The petition says that Havenstein moved to Bedford in 1999 and then to Alton in 2004. It says he has voted in Alton, “and nowhere else,” since 2004 and that he always considered Alton his home and always returned, and intended to return, there.

 

 

The petition says that when he became chairman and CEO of BAE Systems, Inc., based in Maryland, in 2007, he purchased the condominium in Bethesda, Maryland, “and commuted home to Alton, New Hampshire on weekend, holidays and whenever else possible.”

 

 

It says that he did in fact qualify for and take a “recordation tax exemption” after declaring that he intended to occupy the residence for at least seven of the next 12 months immediately after the property was conveyed and that it is considered “a principal residence.”

 

 

He also qualified for and received a “Maryland homestead tax exemption on his condominium as his principal residence under Maryland law.”

 

 

But the petition says that while receiving these exemptions, Havenstein “did not change his domicile from New Hampshire to Maryland.

 

 

Rather Mr.
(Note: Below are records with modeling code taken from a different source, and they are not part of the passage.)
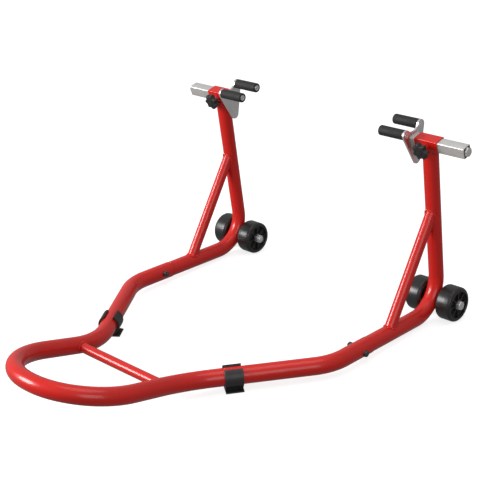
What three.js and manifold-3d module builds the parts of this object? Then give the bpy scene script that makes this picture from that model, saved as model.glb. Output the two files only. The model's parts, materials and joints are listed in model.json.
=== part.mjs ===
// A rear paddock stand for a motorcycle, in millimetres, +Z up, standing on its wheels and feet.
// X runs across the stand along the wheel axles, -Y is the handle end and +Y the wheel end.
// Everything on one side is built for +X and mirrored for -X.
import * as THREE from "three";
import { mergeVertices } from "three/addons/utils/BufferGeometryUtils.js";
import Module from "manifold-3d";

const wasm = await Module();
wasm.setup();

// ---- driving dimensions ----
const GAP = 0.3; // clearance between neighbouring pieces
const TUBE_SIDES = 16; // facets round a frame tube
const BEND_STEP = 10; // degrees between stations round a bend

const LOOP_RADIUS = 16; // 32 mm handle tube
const LOOP_BORE = 14.9;
const LEG_RADIUS = 15.3; // leg tube, its end swaged down to plug into the handle tube
const LEG_BORE = 13.7;
const PLUG_SWAGE = 0.928;
const CROSS_RADIUS = 9.2;
const CROSS_BORE = 7.7;
const BRACE_RADIUS = 10.6;
const BRACE_BORE = 9.1;

// corners of the bent centreline on the +X side, and the radius of each bend
const HANDLE_CORNER = new THREE.Vector3(123.2, -383.1, 83.7);
const INNER_CORNER = new THREE.Vector3(114.3, -150.9, 24);
const FLARE_CORNER = new THREE.Vector3(264, 58.9, 22);
const ELBOW_CORNER = new THREE.Vector3(259.8, 369.1, 14);
const LEG_TOP = new THREE.Vector3(262.7, 338.2, 320.4);
const HANDLE_BEND = 116;
const INNER_BEND = 144;
const FLARE_BEND = 97;
const ELBOW_BEND = 63.5;

// Bending flattens the leg tube: its width across the bend and in the bend's plane,
// as shares of the round tube, just above the elbow and at the head.
const LEG_ACROSS = 0.985;
const LEG_FLAT_LOW = 0.825;
const LEG_FLAT_TOP = 0.935;

const SOCKET_MOUTH_Y = 157; // where the handle tube ends over the leg tube
const PLUG_START_Y = 102; // where the leg tube ends inside it
const JOINT_BOLT_Y = 131.5;
const CROSS_TUBE_Y = -196.9;
const BRACE_FOOT_Y = 215.6; // centre of the brace on the lower run
const BRACE_HEAD_Z = 222.3; // centre of the brace on the leg

const HEAD = new THREE.Vector3(263.5, 332.5, 350); // centre of the square sleeve
const HEAD_TILT = 14.6; // degrees, front edge down
const SLEEVE_SIDE = 23.6;
const SLEEVE_LENGTH = 49;
const BAR_SIDE = 20.6;
const BAR_WALL = 1.5;
const BAR_OUTER_X = 343.5;
const PLATE_INNER_X = 229.2;
const PLATE_THICKNESS = 4;
const PEG_SPREAD = 21.4; // each peg from the plate's middle
const PEG_RISE = 20.5; // pegs above the bar's axis
const PLATE_DROP = 36.2; // lower corner below the bar's axis
const PLATE_SET = -4.5; // lower corner forward of the bar's axis
const PLATE_CORNER = 9.6;
const PLATE_VALLEY = 18.6; // height of the dip between the pegs
const PEG_LENGTH = 55;
const PEG_RUBBER_RADIUS = 9.4;
const PEG_CORE_RADIUS = 5;

const KNOB_RADIUS = 16.4;
const KNOB_DEPTH = 14;
const KNOB_START = 20; // back of the knob from the bar's axis
const KNOB_LOBES = 7;
const KNOB_LOBE_SWING = 2.3; // how far each lobe rises above and falls below the middle radius
const SCREW_RADIUS = 4;
const SCREW_DROP = 1.2; // clamp screw below the bar's axis

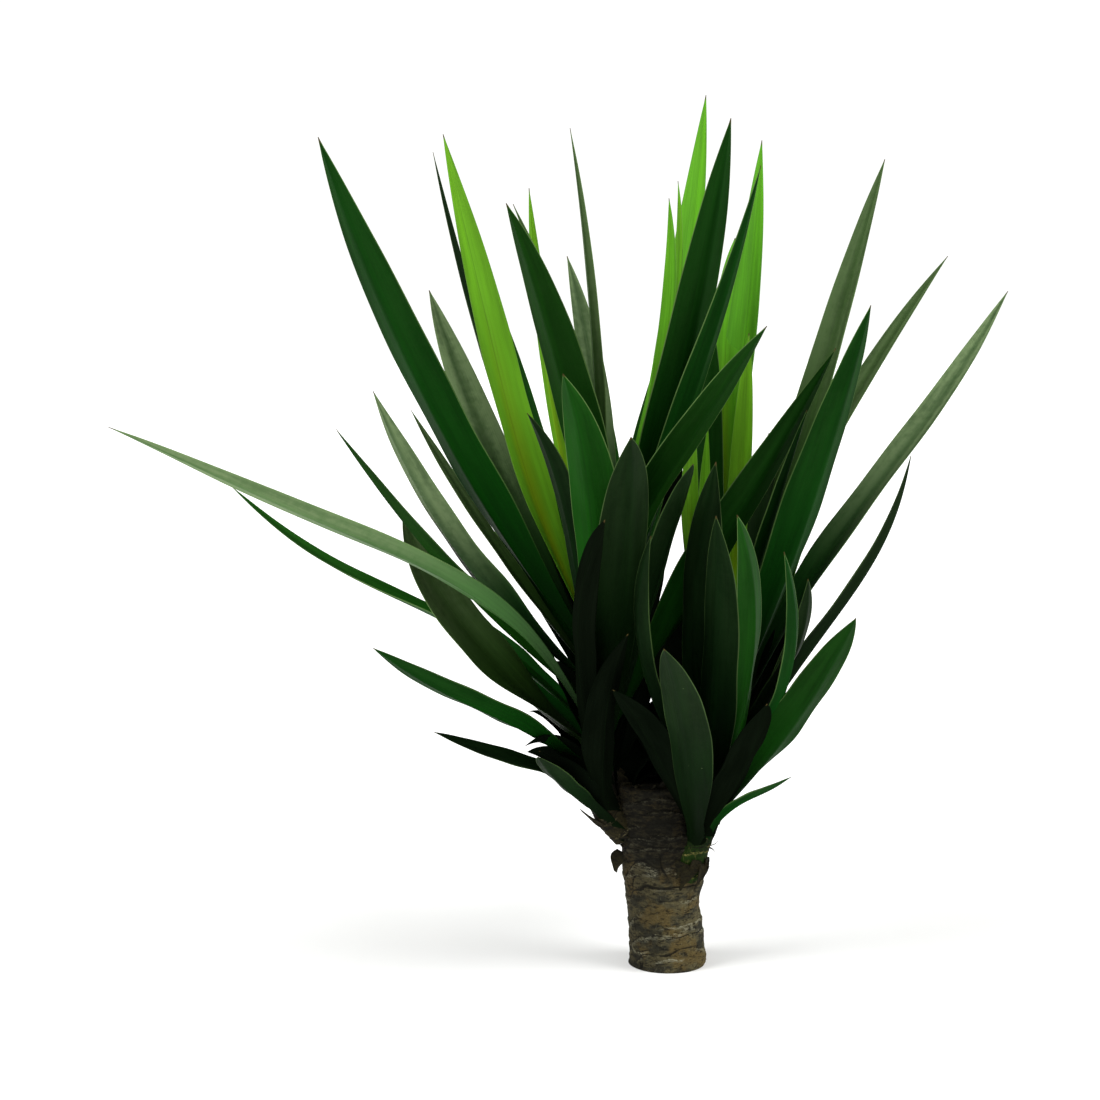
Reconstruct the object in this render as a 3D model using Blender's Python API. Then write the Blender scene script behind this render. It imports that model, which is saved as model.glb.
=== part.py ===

Havenstein always considered New Hampshire to be his domicile since he moved to the state in 1999. His residence in Maryland was temporary while he completed his duties at BAE Systems, Inc., toward the end of a long and successful business career, after which he intended to reside full-tine at his domicile in Alton, New Hampshire.”

 

 

Havenstein also acknowledged that when he purchased an automobile in Maryland, he was required to register his vehicle in Maryland and to obtain a Maryland driver’s license.

 

 

The petition says that he “temporarily resided in Maryland for work,” but did not change his voter registration in Alton, was involved in civic organizations in the Granite State, paid property taxes in New Hampshire and filed federal income tax forms from Alton. He also received bank statements in Alton, kept a New Hampshire telephone number, and even kept his New Hampshire.

 

 

The petition also noted that he sold the Maryland condominium after leaving SAIC, which was based near the condominium in Virginia, and returned to Alton full-time. It says he “always intended his work situation in Maryland to be temporary.”